The film rather puzzlingly begins with a device straight out of a workshop for film directors/writers; a small boy stages a military debacle with his toys on a kitchen table, until a bomb explodes and he is taken (with us) into the world of agoras and temples in ancient Rome.

It has been suggested that the boy is a ‘stand-in’ for us – perhaps to involve us, perhaps to remove any alienation we might feel from the action, perhaps to place us centre stage. In all respects, the device failed – the boy was nearly always somewhere, which puzzled me, I must say.

The real action, when it begins, comes thick and fast, hot on the heals of Tamora’s plea for her son to be spared by Titus.
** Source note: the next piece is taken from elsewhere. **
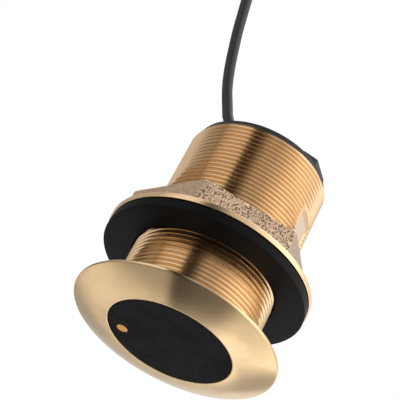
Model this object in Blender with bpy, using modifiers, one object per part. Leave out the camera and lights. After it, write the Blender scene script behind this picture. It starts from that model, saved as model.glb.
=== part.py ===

No mercy was shown him and his death marked the first in a series of acts of brutal revenge, finishing, as Shakespearean tragedy usually does, with the deaths of most of the cast.

Violence begets more violence, and with malign dictators, violence knows no bounds. Saturnine, newly crowned Emperor of Rome starts as he means to carry on – with sadistic orgy and madness.

The appearance of what looked for all the world like staff cars from 1930s Germany, carrying the Emperor on his feet shouting at everyone gave the film a sort of universal appeal – this is how dictators in all ages behave.

Using cinematography/computer graphics to great effect, Luciano Tovoli, was able to bring the hatred of a soliloquy onto the silver screen. If they had had these techniques in Shakespeare’s day, this is how he would have done it!